▶ **WHAT TO WORK ON**
Will you write out all the entries below exactly?

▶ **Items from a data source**

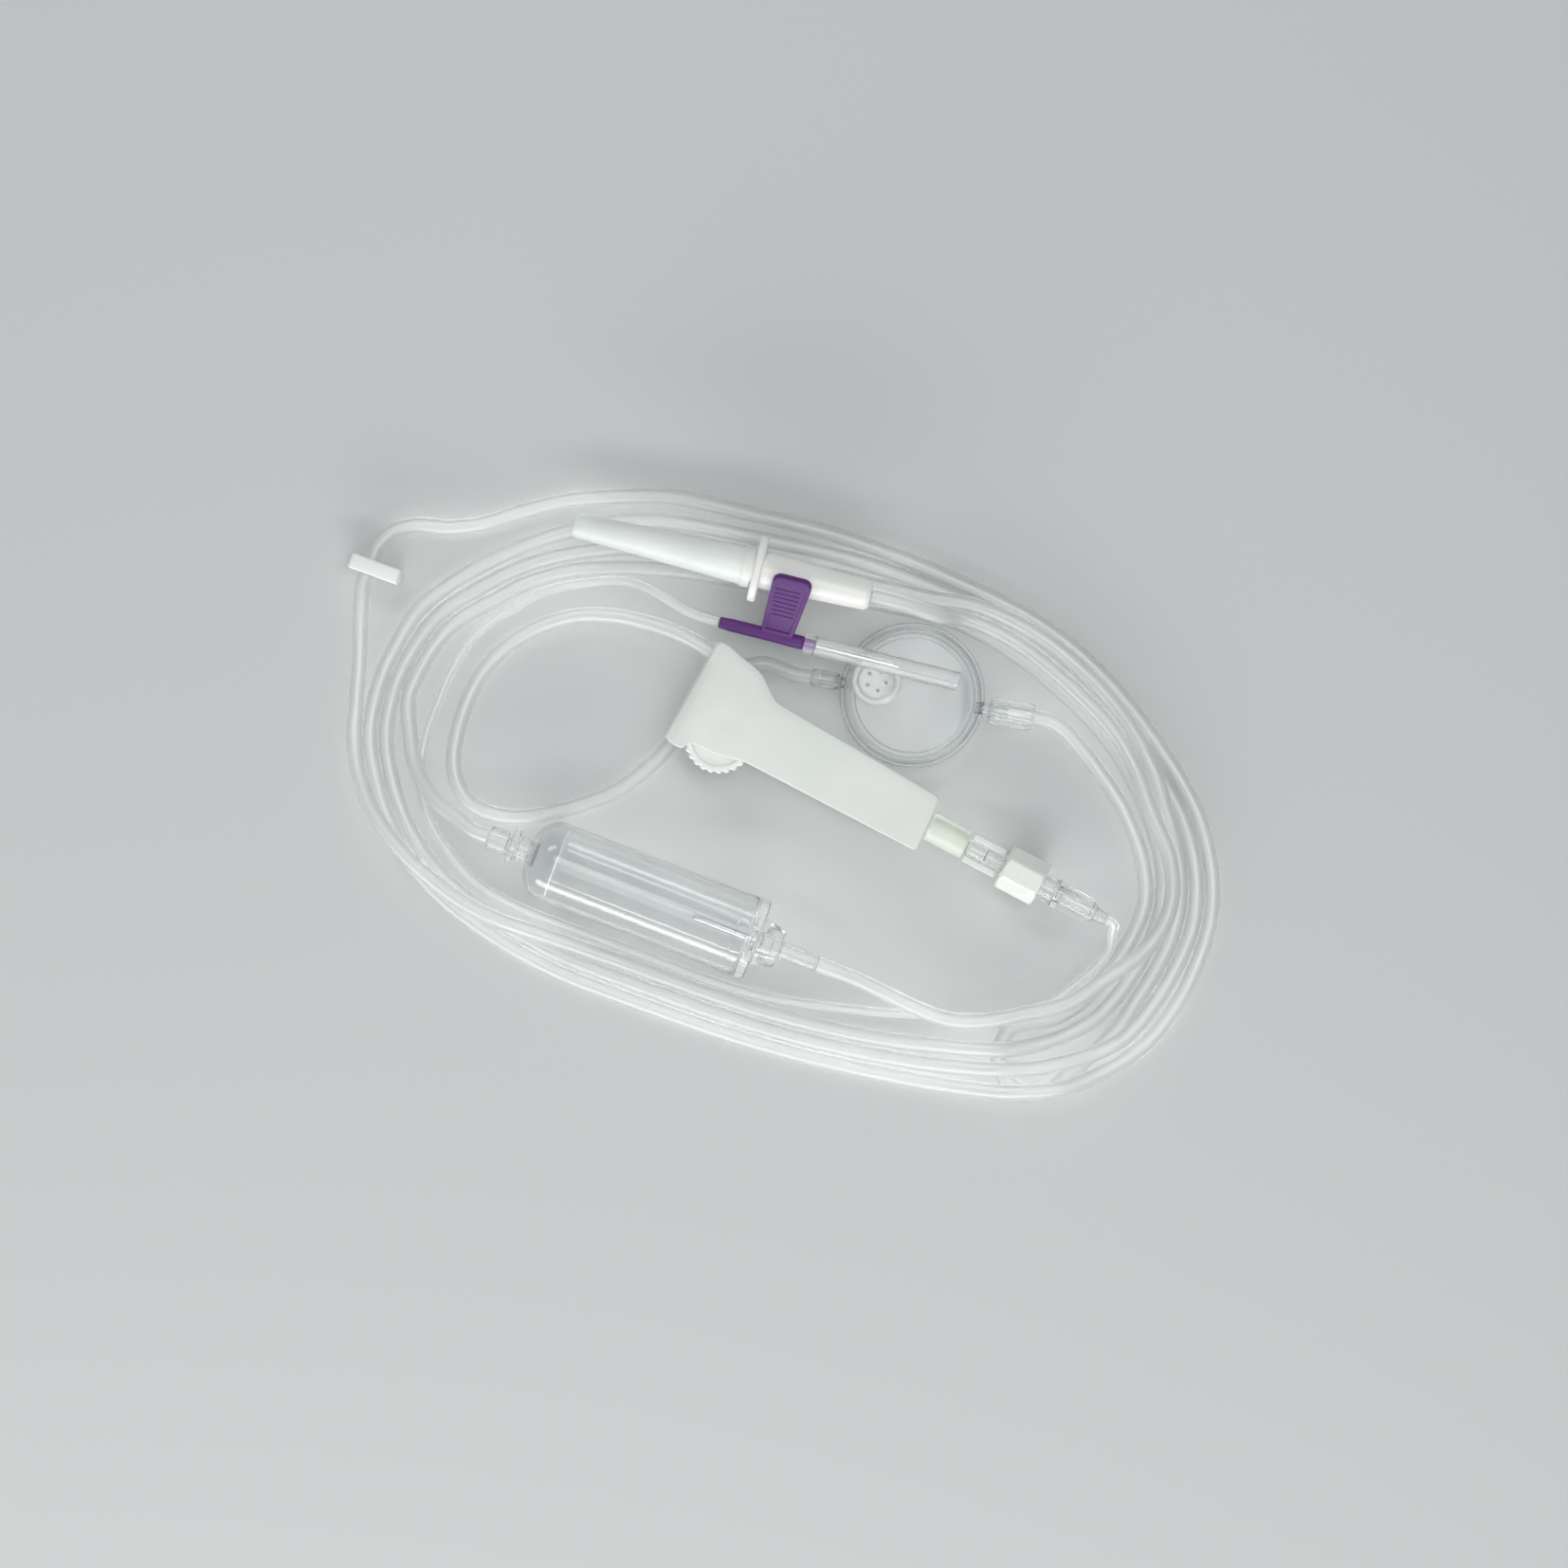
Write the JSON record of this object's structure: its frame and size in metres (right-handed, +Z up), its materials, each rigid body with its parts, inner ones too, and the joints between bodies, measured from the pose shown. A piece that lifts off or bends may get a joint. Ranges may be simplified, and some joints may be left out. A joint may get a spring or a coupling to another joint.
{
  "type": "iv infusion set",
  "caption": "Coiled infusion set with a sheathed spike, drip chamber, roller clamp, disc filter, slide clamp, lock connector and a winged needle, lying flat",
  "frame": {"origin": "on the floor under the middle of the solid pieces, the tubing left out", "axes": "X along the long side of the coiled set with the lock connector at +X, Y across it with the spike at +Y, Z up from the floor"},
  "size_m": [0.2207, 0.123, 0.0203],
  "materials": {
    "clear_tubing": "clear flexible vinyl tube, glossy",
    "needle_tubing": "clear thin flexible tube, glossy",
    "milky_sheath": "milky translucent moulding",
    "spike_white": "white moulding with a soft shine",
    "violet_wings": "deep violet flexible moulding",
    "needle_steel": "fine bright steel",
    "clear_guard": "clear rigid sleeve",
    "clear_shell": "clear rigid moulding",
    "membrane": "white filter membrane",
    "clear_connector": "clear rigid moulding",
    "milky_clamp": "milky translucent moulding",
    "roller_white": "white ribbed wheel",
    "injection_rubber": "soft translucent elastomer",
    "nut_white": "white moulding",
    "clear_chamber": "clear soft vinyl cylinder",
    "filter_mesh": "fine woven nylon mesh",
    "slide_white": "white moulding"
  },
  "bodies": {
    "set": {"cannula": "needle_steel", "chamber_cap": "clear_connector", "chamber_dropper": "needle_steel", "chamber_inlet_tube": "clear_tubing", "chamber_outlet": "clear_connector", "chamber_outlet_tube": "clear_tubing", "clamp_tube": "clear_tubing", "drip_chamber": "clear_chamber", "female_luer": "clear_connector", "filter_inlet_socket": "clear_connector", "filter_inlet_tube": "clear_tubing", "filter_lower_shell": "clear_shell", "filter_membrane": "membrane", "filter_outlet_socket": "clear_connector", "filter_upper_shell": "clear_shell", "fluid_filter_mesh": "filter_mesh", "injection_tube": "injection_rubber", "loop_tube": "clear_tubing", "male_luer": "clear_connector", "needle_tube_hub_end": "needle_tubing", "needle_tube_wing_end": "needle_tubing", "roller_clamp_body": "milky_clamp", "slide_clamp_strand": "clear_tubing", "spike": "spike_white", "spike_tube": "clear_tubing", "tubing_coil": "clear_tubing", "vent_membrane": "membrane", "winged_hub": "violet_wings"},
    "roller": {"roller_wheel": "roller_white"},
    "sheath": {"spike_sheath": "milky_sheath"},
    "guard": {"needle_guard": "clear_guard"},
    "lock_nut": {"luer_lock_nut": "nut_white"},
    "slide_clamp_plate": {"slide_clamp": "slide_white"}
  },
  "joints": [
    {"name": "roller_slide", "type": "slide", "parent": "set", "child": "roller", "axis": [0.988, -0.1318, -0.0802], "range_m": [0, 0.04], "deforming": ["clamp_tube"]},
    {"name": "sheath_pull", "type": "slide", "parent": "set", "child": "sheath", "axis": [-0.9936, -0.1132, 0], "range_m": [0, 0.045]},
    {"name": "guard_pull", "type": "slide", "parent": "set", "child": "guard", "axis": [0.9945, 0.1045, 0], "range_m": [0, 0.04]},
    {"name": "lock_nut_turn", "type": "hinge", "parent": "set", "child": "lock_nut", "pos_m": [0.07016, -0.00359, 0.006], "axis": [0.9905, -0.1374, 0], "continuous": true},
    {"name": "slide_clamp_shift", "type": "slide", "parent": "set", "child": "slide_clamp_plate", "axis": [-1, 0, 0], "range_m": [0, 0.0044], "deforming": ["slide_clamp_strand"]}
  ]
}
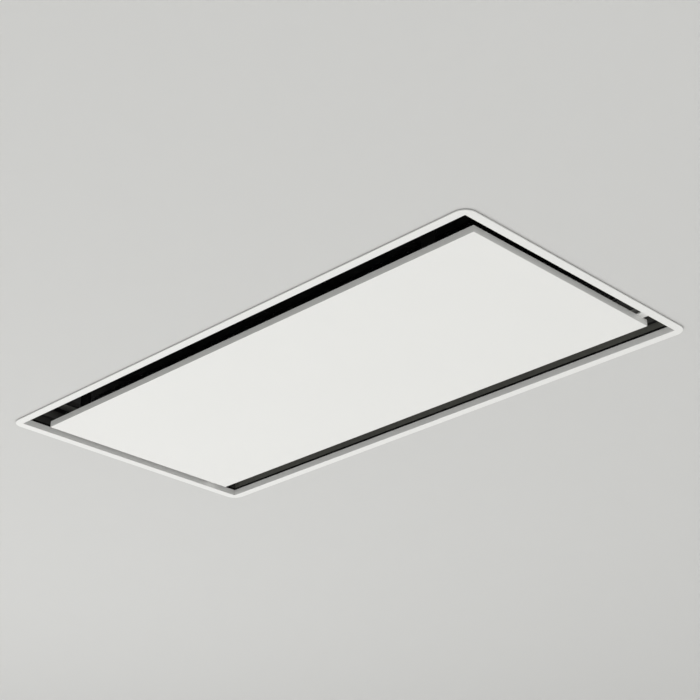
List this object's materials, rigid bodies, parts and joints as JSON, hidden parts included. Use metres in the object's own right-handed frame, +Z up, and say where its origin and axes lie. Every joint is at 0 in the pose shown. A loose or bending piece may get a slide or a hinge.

▶ **RESPONSE**
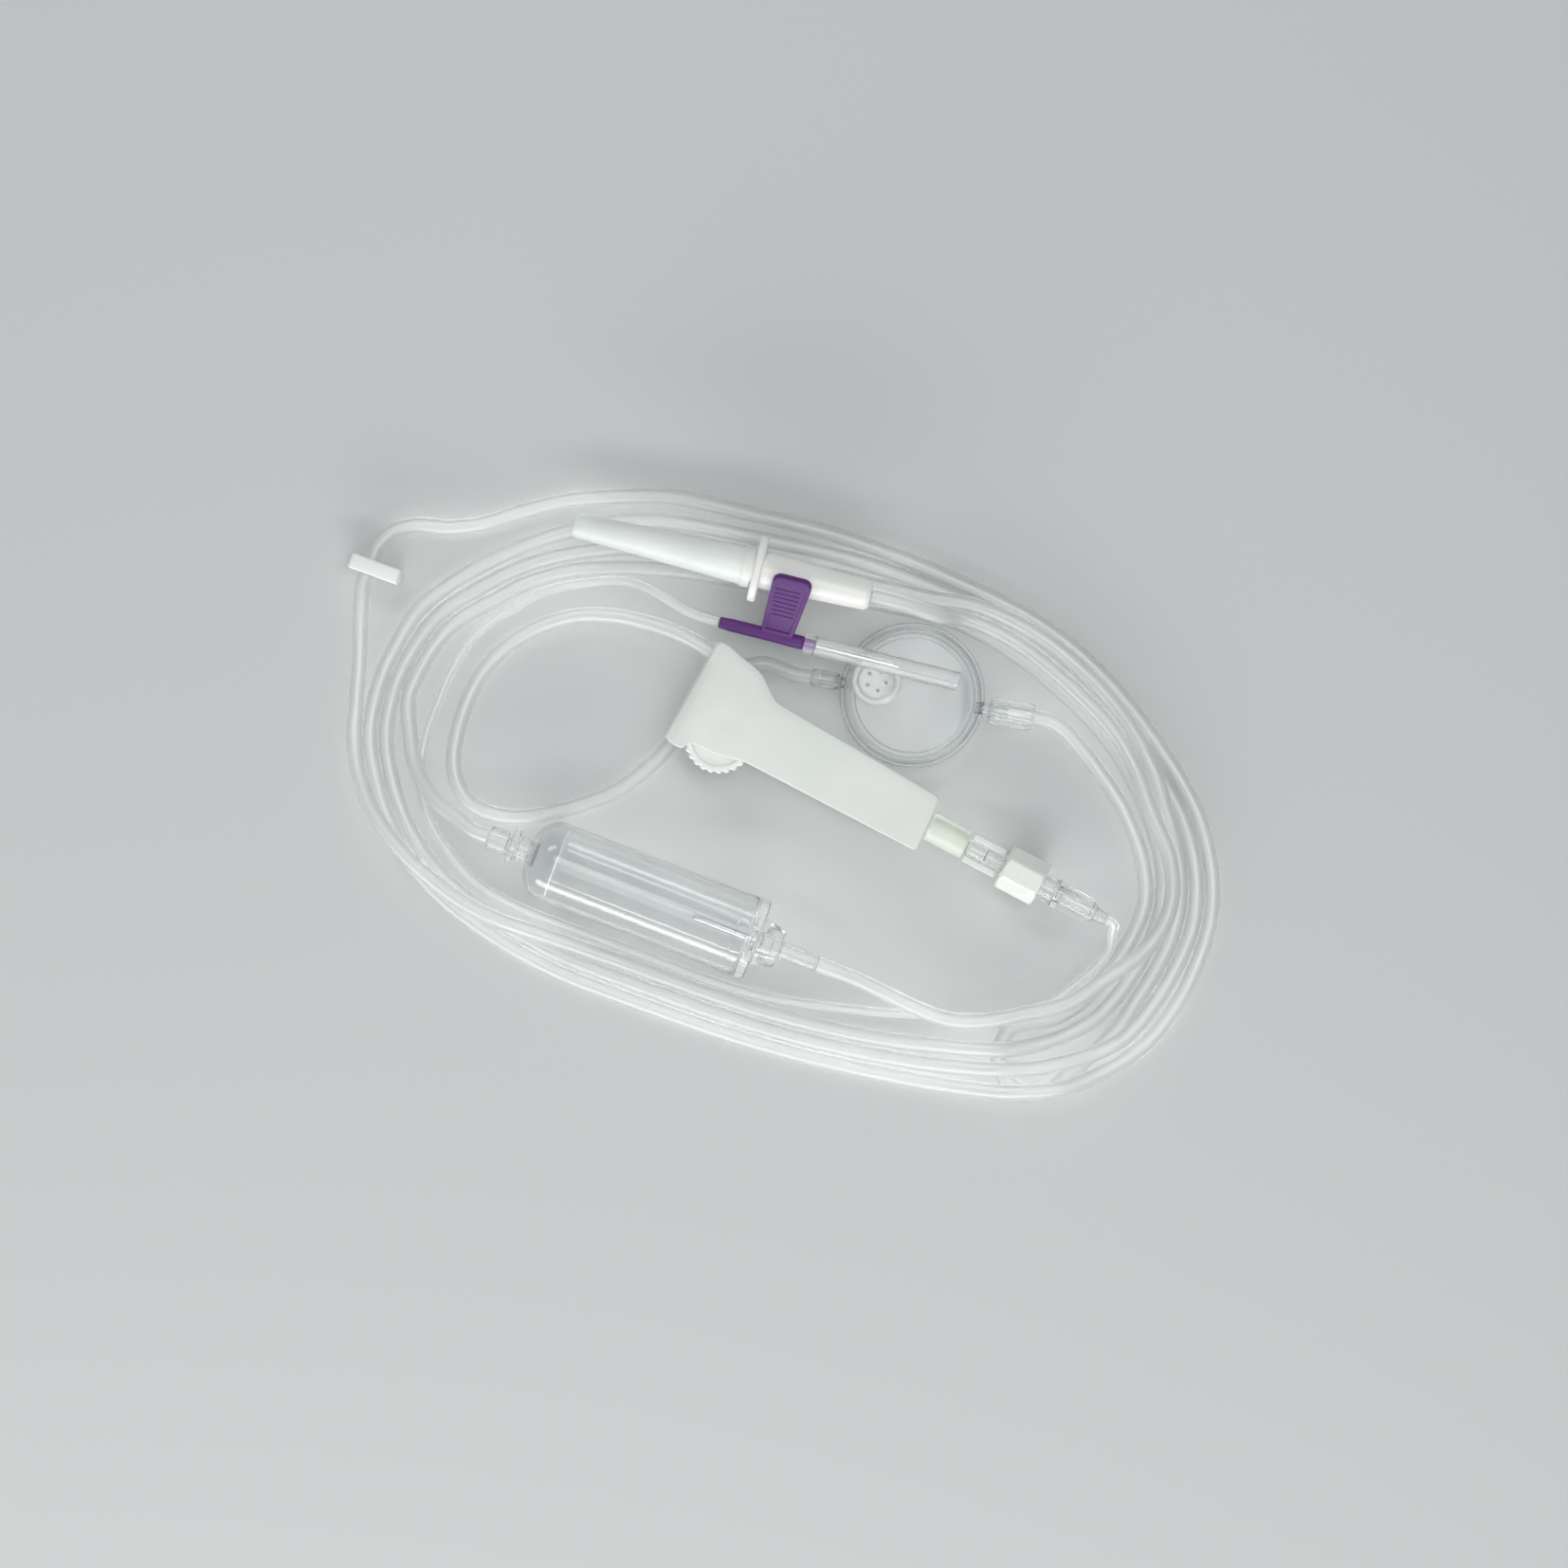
Write the JSON record of this object's structure: its frame and size in metres (right-handed, +Z up), its materials, each rigid body with its parts, inner ones too, and the joints between bodies, measured from the pose shown. A piece that lifts off or bends may get a joint. Ranges may be simplified, and some joints may be left out. A joint may get a spring or a coupling to another joint.
{
  "type": "iv infusion set",
  "caption": "Coiled infusion set with a sheathed spike, drip chamber, roller clamp, disc filter, slide clamp, lock connector and a winged needle, lying flat",
  "frame": {"origin": "on the floor under the middle of the solid pieces, the tubing left out", "axes": "X along the long side of the coiled set with the lock connector at +X, Y across it with the spike at +Y, Z up from the floor"},
  "size_m": [0.2207, 0.123, 0.0203],
  "materials": {
    "clear_tubing": "clear flexible vinyl tube, glossy",
    "needle_tubing": "clear thin flexible tube, glossy",
    "milky_sheath": "milky translucent moulding",
    "spike_white": "white moulding with a soft shine",
    "violet_wings": "deep violet flexible moulding",
    "needle_steel": "fine bright steel",
    "clear_guard": "clear rigid sleeve",
    "clear_shell": "clear rigid moulding",
    "membrane": "white filter membrane",
    "clear_connector": "clear rigid moulding",
    "milky_clamp": "milky translucent moulding",
    "roller_white": "white ribbed wheel",
    "injection_rubber": "soft translucent elastomer",
    "nut_white": "white moulding",
    "clear_chamber": "clear soft vinyl cylinder",
    "filter_mesh": "fine woven nylon mesh",
    "slide_white": "white moulding"
  },
  "bodies": {
    "set": {"cannula": "needle_steel", "chamber_cap": "clear_connector", "chamber_dropper": "needle_steel", "chamber_inlet_tube": "clear_tubing", "chamber_outlet": "clear_connector", "chamber_outlet_tube": "clear_tubing", "clamp_tube": "clear_tubing", "drip_chamber": "clear_chamber", "female_luer": "clear_connector", "filter_inlet_socket": "clear_connector", "filter_inlet_tube": "clear_tubing", "filter_lower_shell": "clear_shell", "filter_membrane": "membrane", "filter_outlet_socket": "clear_connector", "filter_upper_shell": "clear_shell", "fluid_filter_mesh": "filter_mesh", "injection_tube": "injection_rubber", "loop_tube": "clear_tubing", "male_luer": "clear_connector", "needle_tube_hub_end": "needle_tubing", "needle_tube_wing_end": "needle_tubing", "roller_clamp_body": "milky_clamp", "slide_clamp_strand": "clear_tubing", "spike": "spike_white", "spike_tube": "clear_tubing", "tubing_coil": "clear_tubing", "vent_membrane": "membrane", "winged_hub": "violet_wings"},
    "roller": {"roller_wheel": "roller_white"},
    "sheath": {"spike_sheath": "milky_sheath"},
    "guard": {"needle_guard": "clear_guard"},
    "lock_nut": {"luer_lock_nut": "nut_white"},
    "slide_clamp_plate": {"slide_clamp": "slide_white"}
  },
  "joints": [
    {"name": "roller_slide", "type": "slide", "parent": "set", "child": "roller", "axis": [0.988, -0.1318, -0.0802], "range_m": [0, 0.04], "deforming": ["clamp_tube"]},
    {"name": "sheath_pull", "type": "slide", "parent": "set", "child": "sheath", "axis": [-0.9936, -0.1132, 0], "range_m": [0, 0.045]},
    {"name": "guard_pull", "type": "slide", "parent": "set", "child": "guard", "axis": [0.9945, 0.1045, 0], "range_m": [0, 0.04]},
    {"name": "lock_nut_turn", "type": "hinge", "parent": "set", "child": "lock_nut", "pos_m": [0.07016, -0.00359, 0.006], "axis": [0.9905, -0.1374, 0], "continuous": true},
    {"name": "slide_clamp_shift", "type": "slide", "parent": "set", "child": "slide_clamp_plate", "axis": [-1, 0, 0], "range_m": [0, 0.0044], "deforming": ["slide_clamp_strand"]}
  ]
}
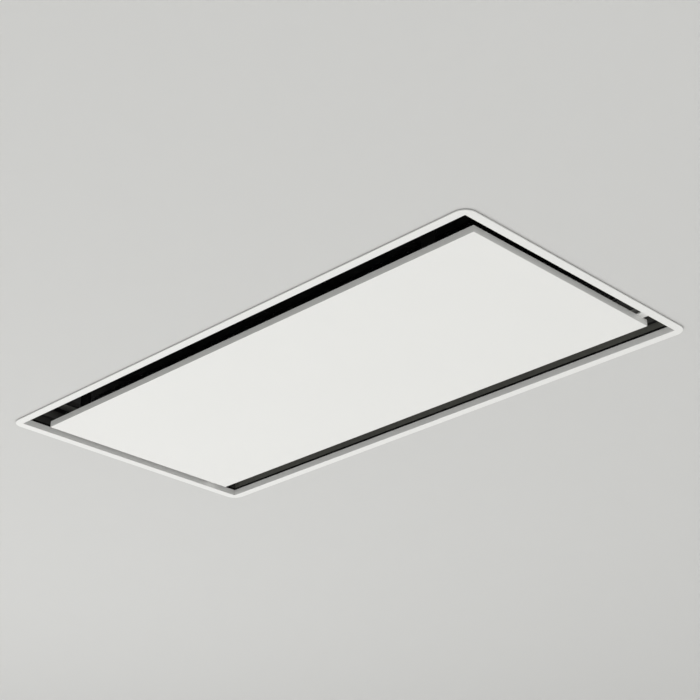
List this object's materials, rigid bodies, parts and joints as JSON, hidden parts included. Use metres in the object's own right-handed frame, +Z up, and say where its origin and axes lie. Every joint is at 0 in the pose shown. A loose or bending piece may get a slide or a hinge.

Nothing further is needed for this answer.